3-İş alan başka işveren işçilerini sadece o işte ve
o işyerinde ve eklentilerinde çalıştırabilecek.
Alt işverenin yaptığı işin asıl işverenin işinin “tamamlanmasına
yardımcı” olan bir iş olması gerekmektedir. Ayrıca, alt işverenin yaptığı
işin asıl işverenin yaptığı işten “bağımsız” ve “geçici”
olmaması; asıl işe “bağımlı” ve asıl iş sürdüğü müddetçe yapılabilen “devamlı”
bir iş olmasıdır.
Mal
ve hizmet üretimine yardımcı işler nelerdir?
Doğrudan üretim organizasyonu içerisinde yer almayan
yükleme, boşaltma, temizlik, yemek hizmetleri, odacılık ve çay hizmetleri,
personel taşıma, güvenlik, teknik bakım gibi işlerdir. Bu gibi işlerde, asıl
işveren-alt işveren ilişkisi herhangi bir sınırlamaya tabi olmaksızın her zaman
kurulabilir.
YARGITAY
KARARI
Asıl
işveren alt işveren ilişkisinin kurulabilmesi için işçinin münhasıran asıl
işverenin işyerinde çalışması gerekmektedir.
(Yargıtay
9. Hukuk Dairesi 2007/32136 E. ve 10.12.2007 tarihli kararı)
Kararda, davacı, ihbar ve kıdem tazminatı, fazla
çalışma ve izin ücreti ile bayram tatili gündeliğinin ödetilmesine karar
verilmesini istemiştir. Yerel mahkeme, isteği kısmen hüküm altına almıştır.
Hüküm davalı şirketçe temyiz edilmiş Yargıtay tarafından temyizen incelenmiştir.
Yargıtay, yerel mahkemenin kararını temyizen
incelemiş ve kararı bozmuştur.
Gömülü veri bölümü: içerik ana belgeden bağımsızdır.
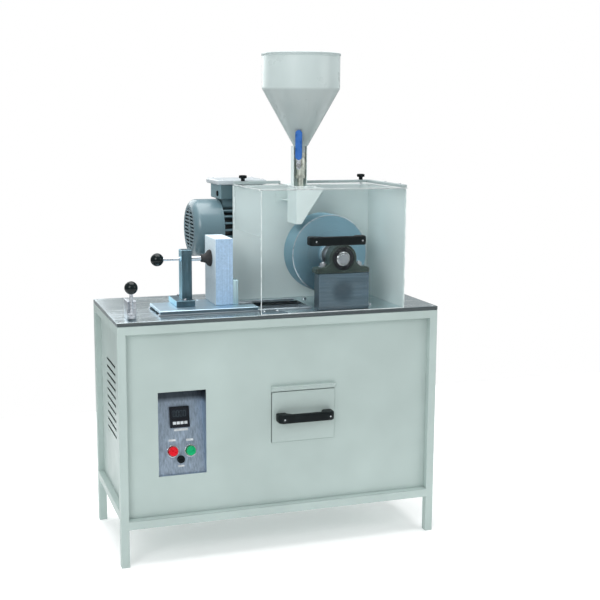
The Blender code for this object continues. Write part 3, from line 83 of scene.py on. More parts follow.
class NodeTree:
    """Short calls that add nodes to a tree."""

    def __init__(self, tree):
        self.tree = tree

    def node(self, kind, inputs=None, **settings):
        """A new node; each input, by name or number, takes a value or another node's socket."""
        made = self.tree.nodes.new("ShaderNode" + kind)
        for key, value in settings.items():
            setattr(made, key, value)
        for key, value in (inputs or {}).items():
            if isinstance(value, bpy.types.NodeSocket):
                self.link(value, made.inputs[key])
            else:
                made.inputs[key].default_value = value
        return made

    def link(self, source, target):
        self.tree.links.new(source, target)

    def span(self, source, low, high, start=0.3, end=0.7):
        """Maps start..end of the source to low..high."""
        inputs = {"Value": source, "From Min": start, "From Max": end, "To Min": low, "To Max": high}
        return self.node("MapRange", inputs).outputs["Result"]


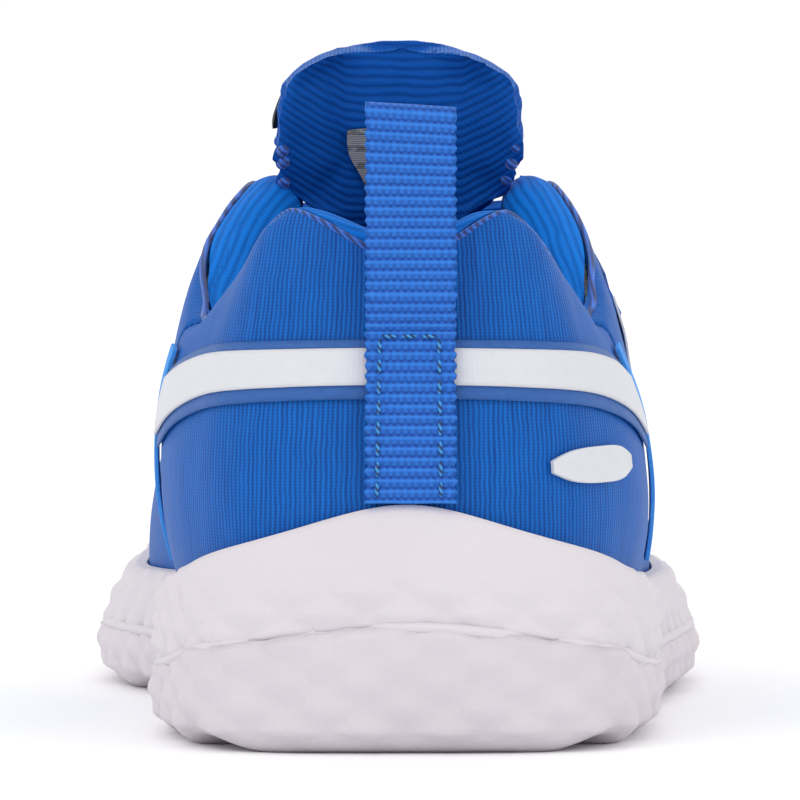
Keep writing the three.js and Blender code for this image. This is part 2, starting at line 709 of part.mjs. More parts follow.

Yargıtay 9.Hukuk Dairesi bozma kararının
gerekçesinde; davalılar arasında asıl işveren alt işveren ilişkisinin
mevcudiyetinin, asıl işverenin alt işverenin işçilerinin hak kazanacakları
alacaklardan sorumlu tutulabilmesi için yeterli olmadığını belirtmiştir.
Yargıtay bu sorumluluk için, işçinin münhasıran asıl işverenin işyerinde
çalışması gerektiğini vurgulamış, davacı işçinin dönem içerisinde farklı
işyerlerinden adına sigorta prim bildirgesi verilmesi sebebi ile de asıl
işverenin sorumluluğunun doğamayacağını belirtmiştir.